» **REQUIRED WORK**
Every line of the material that follows must be printed again exactly.

» **PROVIDED MATERIAL**
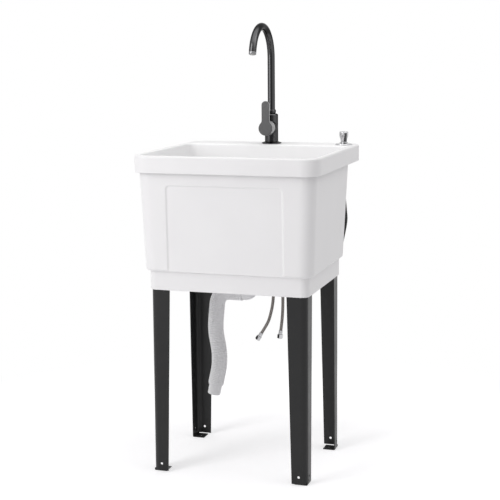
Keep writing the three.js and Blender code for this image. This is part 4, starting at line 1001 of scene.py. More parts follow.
def lever_outline():
    """The lever's face: a round hub that runs up into a straight, round-ended lever."""
    half, fillet, hub, tip = 11.3, 14.0, 20.6, 77.5
    out = half + fillet
    up = math.sqrt((hub + fillet) ** 2 - out**2)
    meet = math.atan2(up, out)

    def arc(cx, cy, radius, start, end, steps):
        turns = np.linspace(start, end, steps + 1)
        return [(cx + radius * math.cos(a), cy + radius * math.sin(a)) for a in turns]

    line = arc(0, tip - half, half, math.pi, 0, 28)
    line += arc(out, up, fillet, math.pi, math.pi + meet, 10)
    line += arc(0, 0, hub, meet, -math.pi - meet, 60)[1:-1]
    line += arc(-out, up, fillet, -meet, 0, 10)
    return line


PIVOT = 33  # where the stem's pin crosses the hub's axis
CUP = 17.2


def make_handle():
    """The lever with its cup over the cartridge, its stem and its screw."""
    plate = prism(lever_outline(), 54, 61, 1.0, 5)
    cup = [(0, PIVOT + CUP, 0)]
    for angle in np.linspace(0.12, 1, 9) * math.pi / 2:
        cup.append((CUP * math.sin(angle), PIVOT + CUP * math.cos(angle), 0))
    cup += [(CUP, 28.0, 0), (20.5, 28.0, 0), (20.5, 54.6), (0, 54.6)]
    slope = Matrix.Translation((0, 0, 33.2)) @ Matrix.Rotation(-math.atan(0.176), 4, "X")
    rear = moved(bar(-30, 30, -30, 30, -20, 0, 0.01), slope)
    cup = mesh_object("handle cup", turned(cup, 0.4, 96))
    cup = shell_of(cut_by(cup, rear, hole(2.1, 0, -20.6, 51.5, "Y", 6)))
    handle = mesh_object("handle_piece", moved(joined(plate, cup), AT_HUB))
    fitted(smoothed(handle, 30), "lever", "handle_black")
    dressed("lever_stem", "lever", "brass", bar(-3.5, 3.5, -3.5, 3.5, 28, 57, 0.4), AT_HUB)
    places = Matrix.Rotation(-QUARTER, 4, "X"), Matrix.Translation((0, 0, 52)), AT_HUB
    screw = rod(1.8, -19.6, -3.8, 0.3, 32)
    dressed("handle_set_screw", "lever", "stainless", screw, *places)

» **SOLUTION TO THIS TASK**
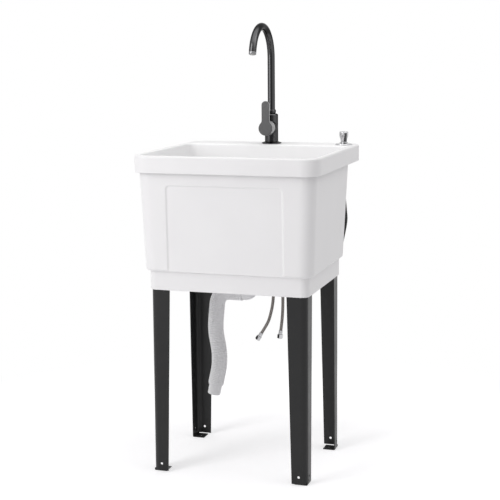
Keep writing the three.js and Blender code for this image. This is part 4, starting at line 1001 of scene.py. More parts follow.
def lever_outline():
    """The lever's face: a round hub that runs up into a straight, round-ended lever."""
    half, fillet, hub, tip = 11.3, 14.0, 20.6, 77.5
    out = half + fillet
    up = math.sqrt((hub + fillet) ** 2 - out**2)
    meet = math.atan2(up, out)

    def arc(cx, cy, radius, start, end, steps):
        turns = np.linspace(start, end, steps + 1)
        return [(cx + radius * math.cos(a), cy + radius * math.sin(a)) for a in turns]

    line = arc(0, tip - half, half, math.pi, 0, 28)
    line += arc(out, up, fillet, math.pi, math.pi + meet, 10)
    line += arc(0, 0, hub, meet, -math.pi - meet, 60)[1:-1]
    line += arc(-out, up, fillet, -meet, 0, 10)
    return line


PIVOT = 33  # where the stem's pin crosses the hub's axis
CUP = 17.2


def make_handle():
    """The lever with its cup over the cartridge, its stem and its screw."""
    plate = prism(lever_outline(), 54, 61, 1.0, 5)
    cup = [(0, PIVOT + CUP, 0)]
    for angle in np.linspace(0.12, 1, 9) * math.pi / 2:
        cup.append((CUP * math.sin(angle), PIVOT + CUP * math.cos(angle), 0))
    cup += [(CUP, 28.0, 0), (20.5, 28.0, 0), (20.5, 54.6), (0, 54.6)]
    slope = Matrix.Translation((0, 0, 33.2)) @ Matrix.Rotation(-math.atan(0.176), 4, "X")
    rear = moved(bar(-30, 30, -30, 30, -20, 0, 0.01), slope)
    cup = mesh_object("handle cup", turned(cup, 0.4, 96))
    cup = shell_of(cut_by(cup, rear, hole(2.1, 0, -20.6, 51.5, "Y", 6)))
    handle = mesh_object("handle_piece", moved(joined(plate, cup), AT_HUB))
    fitted(smoothed(handle, 30), "lever", "handle_black")
    dressed("lever_stem", "lever", "brass", bar(-3.5, 3.5, -3.5, 3.5, 28, 57, 0.4), AT_HUB)
    places = Matrix.Rotation(-QUARTER, 4, "X"), Matrix.Translation((0, 0, 52)), AT_HUB
    screw = rod(1.8, -19.6, -3.8, 0.3, 32)
    dressed("handle_set_screw", "lever", "stainless", screw, *places)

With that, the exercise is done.